_TASK BRIEF_
Will you write out all the entries below exactly?

───── DATASET ENTRIES

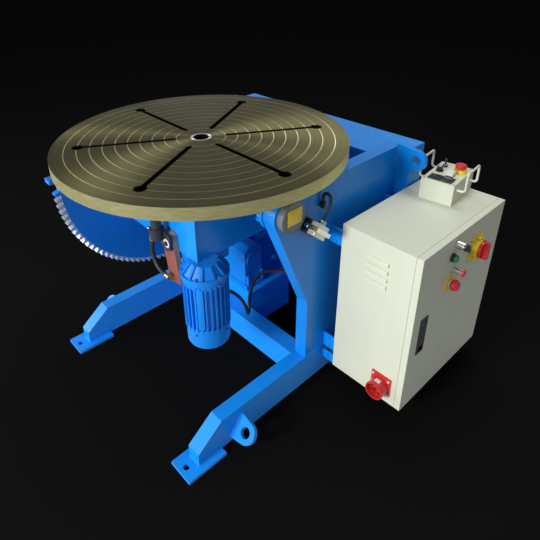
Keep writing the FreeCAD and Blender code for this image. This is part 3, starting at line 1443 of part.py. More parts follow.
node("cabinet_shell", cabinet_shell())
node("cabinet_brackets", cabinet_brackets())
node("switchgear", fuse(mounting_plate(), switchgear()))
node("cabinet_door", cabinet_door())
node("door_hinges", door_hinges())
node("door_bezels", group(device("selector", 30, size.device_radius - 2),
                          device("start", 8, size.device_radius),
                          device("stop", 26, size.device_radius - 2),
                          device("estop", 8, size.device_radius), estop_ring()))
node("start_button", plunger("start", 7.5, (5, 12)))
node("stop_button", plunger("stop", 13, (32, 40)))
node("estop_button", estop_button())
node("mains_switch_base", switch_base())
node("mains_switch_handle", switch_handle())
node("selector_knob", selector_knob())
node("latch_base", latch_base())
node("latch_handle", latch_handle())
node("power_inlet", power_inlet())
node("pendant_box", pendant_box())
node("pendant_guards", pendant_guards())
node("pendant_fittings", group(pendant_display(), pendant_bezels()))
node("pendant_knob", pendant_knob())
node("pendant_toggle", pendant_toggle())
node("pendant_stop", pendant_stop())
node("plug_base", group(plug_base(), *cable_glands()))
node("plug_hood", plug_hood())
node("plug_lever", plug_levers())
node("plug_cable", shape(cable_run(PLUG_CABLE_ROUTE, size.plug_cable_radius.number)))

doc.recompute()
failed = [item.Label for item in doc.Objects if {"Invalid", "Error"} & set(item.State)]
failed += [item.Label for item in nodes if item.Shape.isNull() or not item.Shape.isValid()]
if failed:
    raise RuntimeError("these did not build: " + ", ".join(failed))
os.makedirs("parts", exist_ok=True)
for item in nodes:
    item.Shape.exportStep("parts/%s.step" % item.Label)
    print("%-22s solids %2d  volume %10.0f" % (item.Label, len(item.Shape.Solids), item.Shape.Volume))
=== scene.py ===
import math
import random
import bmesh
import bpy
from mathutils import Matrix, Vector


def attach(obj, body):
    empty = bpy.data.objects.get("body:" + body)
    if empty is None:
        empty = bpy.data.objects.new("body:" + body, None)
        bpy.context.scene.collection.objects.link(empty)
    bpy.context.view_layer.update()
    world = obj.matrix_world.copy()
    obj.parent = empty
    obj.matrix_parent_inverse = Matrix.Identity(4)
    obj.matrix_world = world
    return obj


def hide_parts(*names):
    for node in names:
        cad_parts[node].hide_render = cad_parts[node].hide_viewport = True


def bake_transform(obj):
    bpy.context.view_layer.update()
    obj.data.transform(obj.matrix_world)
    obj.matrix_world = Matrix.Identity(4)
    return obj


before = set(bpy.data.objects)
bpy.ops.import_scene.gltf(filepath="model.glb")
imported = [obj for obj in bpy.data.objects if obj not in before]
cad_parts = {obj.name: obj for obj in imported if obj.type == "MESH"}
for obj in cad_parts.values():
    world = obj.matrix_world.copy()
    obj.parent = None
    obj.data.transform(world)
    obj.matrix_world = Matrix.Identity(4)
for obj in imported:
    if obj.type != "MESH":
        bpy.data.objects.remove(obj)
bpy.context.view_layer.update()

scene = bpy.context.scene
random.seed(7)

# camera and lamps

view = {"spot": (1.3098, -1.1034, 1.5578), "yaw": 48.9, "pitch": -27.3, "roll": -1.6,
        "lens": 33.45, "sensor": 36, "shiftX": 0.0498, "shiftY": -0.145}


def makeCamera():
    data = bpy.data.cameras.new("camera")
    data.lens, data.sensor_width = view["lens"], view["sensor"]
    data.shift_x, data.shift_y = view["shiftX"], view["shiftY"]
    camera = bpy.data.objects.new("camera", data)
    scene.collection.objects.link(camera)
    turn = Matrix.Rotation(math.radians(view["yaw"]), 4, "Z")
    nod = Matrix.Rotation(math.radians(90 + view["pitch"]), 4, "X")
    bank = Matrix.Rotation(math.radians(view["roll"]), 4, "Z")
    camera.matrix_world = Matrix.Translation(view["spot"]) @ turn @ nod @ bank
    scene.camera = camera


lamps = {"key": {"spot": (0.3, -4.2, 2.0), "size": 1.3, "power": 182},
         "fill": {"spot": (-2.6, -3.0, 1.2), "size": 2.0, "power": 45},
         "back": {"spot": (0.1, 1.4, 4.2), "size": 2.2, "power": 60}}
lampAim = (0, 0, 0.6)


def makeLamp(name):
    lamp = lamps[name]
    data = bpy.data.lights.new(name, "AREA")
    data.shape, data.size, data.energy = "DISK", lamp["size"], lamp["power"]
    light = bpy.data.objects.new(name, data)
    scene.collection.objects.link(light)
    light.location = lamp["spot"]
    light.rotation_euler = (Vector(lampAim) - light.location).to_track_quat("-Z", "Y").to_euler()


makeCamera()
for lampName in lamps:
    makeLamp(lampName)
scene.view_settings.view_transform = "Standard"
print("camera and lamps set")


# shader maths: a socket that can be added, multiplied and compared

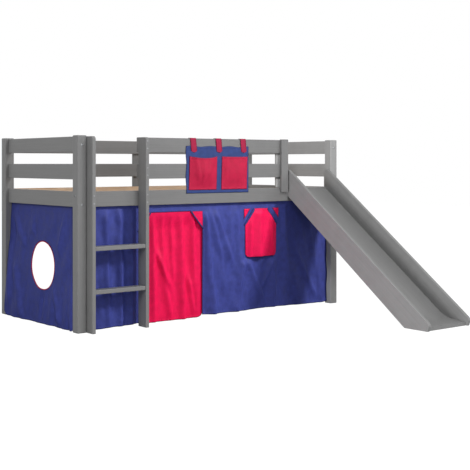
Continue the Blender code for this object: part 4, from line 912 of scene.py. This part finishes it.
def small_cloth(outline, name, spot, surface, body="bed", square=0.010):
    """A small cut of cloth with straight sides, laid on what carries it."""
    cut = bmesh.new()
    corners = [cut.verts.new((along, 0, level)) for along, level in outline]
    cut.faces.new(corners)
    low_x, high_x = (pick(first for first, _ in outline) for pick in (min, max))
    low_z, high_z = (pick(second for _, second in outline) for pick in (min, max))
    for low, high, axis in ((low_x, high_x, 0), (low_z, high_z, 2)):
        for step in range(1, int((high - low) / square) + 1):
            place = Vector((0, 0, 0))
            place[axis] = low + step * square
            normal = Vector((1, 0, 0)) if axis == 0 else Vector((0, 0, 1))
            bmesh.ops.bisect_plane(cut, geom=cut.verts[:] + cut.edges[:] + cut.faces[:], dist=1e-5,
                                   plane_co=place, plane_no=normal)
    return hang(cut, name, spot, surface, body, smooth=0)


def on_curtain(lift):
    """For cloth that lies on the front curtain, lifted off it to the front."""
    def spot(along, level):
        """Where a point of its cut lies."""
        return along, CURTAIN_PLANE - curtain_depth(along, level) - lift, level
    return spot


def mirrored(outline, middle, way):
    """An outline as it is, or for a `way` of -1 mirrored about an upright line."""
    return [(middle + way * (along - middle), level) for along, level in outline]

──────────

_ANSWER TO THIS EXERCISE_
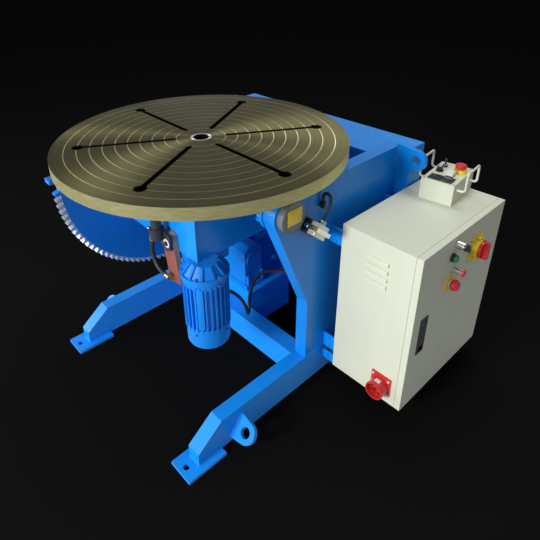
Keep writing the FreeCAD and Blender code for this image. This is part 3, starting at line 1443 of part.py. More parts follow.
node("cabinet_shell", cabinet_shell())
node("cabinet_brackets", cabinet_brackets())
node("switchgear", fuse(mounting_plate(), switchgear()))
node("cabinet_door", cabinet_door())
node("door_hinges", door_hinges())
node("door_bezels", group(device("selector", 30, size.device_radius - 2),
                          device("start", 8, size.device_radius),
                          device("stop", 26, size.device_radius - 2),
                          device("estop", 8, size.device_radius), estop_ring()))
node("start_button", plunger("start", 7.5, (5, 12)))
node("stop_button", plunger("stop", 13, (32, 40)))
node("estop_button", estop_button())
node("mains_switch_base", switch_base())
node("mains_switch_handle", switch_handle())
node("selector_knob", selector_knob())
node("latch_base", latch_base())
node("latch_handle", latch_handle())
node("power_inlet", power_inlet())
node("pendant_box", pendant_box())
node("pendant_guards", pendant_guards())
node("pendant_fittings", group(pendant_display(), pendant_bezels()))
node("pendant_knob", pendant_knob())
node("pendant_toggle", pendant_toggle())
node("pendant_stop", pendant_stop())
node("plug_base", group(plug_base(), *cable_glands()))
node("plug_hood", plug_hood())
node("plug_lever", plug_levers())
node("plug_cable", shape(cable_run(PLUG_CABLE_ROUTE, size.plug_cable_radius.number)))

doc.recompute()
failed = [item.Label for item in doc.Objects if {"Invalid", "Error"} & set(item.State)]
failed += [item.Label for item in nodes if item.Shape.isNull() or not item.Shape.isValid()]
if failed:
    raise RuntimeError("these did not build: " + ", ".join(failed))
os.makedirs("parts", exist_ok=True)
for item in nodes:
    item.Shape.exportStep("parts/%s.step" % item.Label)
    print("%-22s solids %2d  volume %10.0f" % (item.Label, len(item.Shape.Solids), item.Shape.Volume))
=== scene.py ===
import math
import random
import bmesh
import bpy
from mathutils import Matrix, Vector


def attach(obj, body):
    empty = bpy.data.objects.get("body:" + body)
    if empty is None:
        empty = bpy.data.objects.new("body:" + body, None)
        bpy.context.scene.collection.objects.link(empty)
    bpy.context.view_layer.update()
    world = obj.matrix_world.copy()
    obj.parent = empty
    obj.matrix_parent_inverse = Matrix.Identity(4)
    obj.matrix_world = world
    return obj


def hide_parts(*names):
    for node in names:
        cad_parts[node].hide_render = cad_parts[node].hide_viewport = True


def bake_transform(obj):
    bpy.context.view_layer.update()
    obj.data.transform(obj.matrix_world)
    obj.matrix_world = Matrix.Identity(4)
    return obj


before = set(bpy.data.objects)
bpy.ops.import_scene.gltf(filepath="model.glb")
imported = [obj for obj in bpy.data.objects if obj not in before]
cad_parts = {obj.name: obj for obj in imported if obj.type == "MESH"}
for obj in cad_parts.values():
    world = obj.matrix_world.copy()
    obj.parent = None
    obj.data.transform(world)
    obj.matrix_world = Matrix.Identity(4)
for obj in imported:
    if obj.type != "MESH":
        bpy.data.objects.remove(obj)
bpy.context.view_layer.update()

scene = bpy.context.scene
random.seed(7)

# camera and lamps

view = {"spot": (1.3098, -1.1034, 1.5578), "yaw": 48.9, "pitch": -27.3, "roll": -1.6,
        "lens": 33.45, "sensor": 36, "shiftX": 0.0498, "shiftY": -0.145}


def makeCamera():
    data = bpy.data.cameras.new("camera")
    data.lens, data.sensor_width = view["lens"], view["sensor"]
    data.shift_x, data.shift_y = view["shiftX"], view["shiftY"]
    camera = bpy.data.objects.new("camera", data)
    scene.collection.objects.link(camera)
    turn = Matrix.Rotation(math.radians(view["yaw"]), 4, "Z")
    nod = Matrix.Rotation(math.radians(90 + view["pitch"]), 4, "X")
    bank = Matrix.Rotation(math.radians(view["roll"]), 4, "Z")
    camera.matrix_world = Matrix.Translation(view["spot"]) @ turn @ nod @ bank
    scene.camera = camera


lamps = {"key": {"spot": (0.3, -4.2, 2.0), "size": 1.3, "power": 182},
         "fill": {"spot": (-2.6, -3.0, 1.2), "size": 2.0, "power": 45},
         "back": {"spot": (0.1, 1.4, 4.2), "size": 2.2, "power": 60}}
lampAim = (0, 0, 0.6)


def makeLamp(name):
    lamp = lamps[name]
    data = bpy.data.lights.new(name, "AREA")
    data.shape, data.size, data.energy = "DISK", lamp["size"], lamp["power"]
    light = bpy.data.objects.new(name, data)
    scene.collection.objects.link(light)
    light.location = lamp["spot"]
    light.rotation_euler = (Vector(lampAim) - light.location).to_track_quat("-Z", "Y").to_euler()


makeCamera()
for lampName in lamps:
    makeLamp(lampName)
scene.view_settings.view_transform = "Standard"
print("camera and lamps set")


# shader maths: a socket that can be added, multiplied and compared

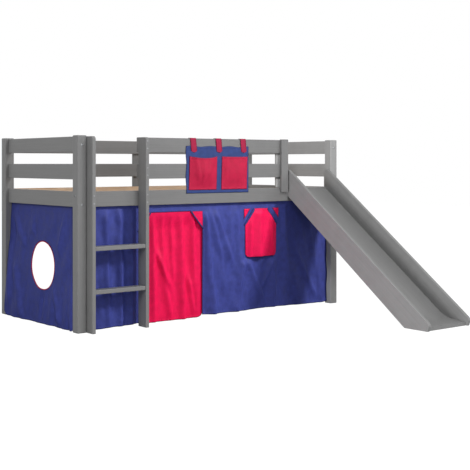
Continue the Blender code for this object: part 4, from line 912 of scene.py. This part finishes it.
def small_cloth(outline, name, spot, surface, body="bed", square=0.010):
    """A small cut of cloth with straight sides, laid on what carries it."""
    cut = bmesh.new()
    corners = [cut.verts.new((along, 0, level)) for along, level in outline]
    cut.faces.new(corners)
    low_x, high_x = (pick(first for first, _ in outline) for pick in (min, max))
    low_z, high_z = (pick(second for _, second in outline) for pick in (min, max))
    for low, high, axis in ((low_x, high_x, 0), (low_z, high_z, 2)):
        for step in range(1, int((high - low) / square) + 1):
            place = Vector((0, 0, 0))
            place[axis] = low + step * square
            normal = Vector((1, 0, 0)) if axis == 0 else Vector((0, 0, 1))
            bmesh.ops.bisect_plane(cut, geom=cut.verts[:] + cut.edges[:] + cut.faces[:], dist=1e-5,
                                   plane_co=place, plane_no=normal)
    return hang(cut, name, spot, surface, body, smooth=0)


def on_curtain(lift):
    """For cloth that lies on the front curtain, lifted off it to the front."""
    def spot(along, level):
        """Where a point of its cut lies."""
        return along, CURTAIN_PLANE - curtain_depth(along, level) - lift, level
    return spot


def mirrored(outline, middle, way):
    """An outline as it is, or for a `way` of -1 mirrored about an upright line."""
    return [(middle + way * (along - middle), level) for along, level in outline]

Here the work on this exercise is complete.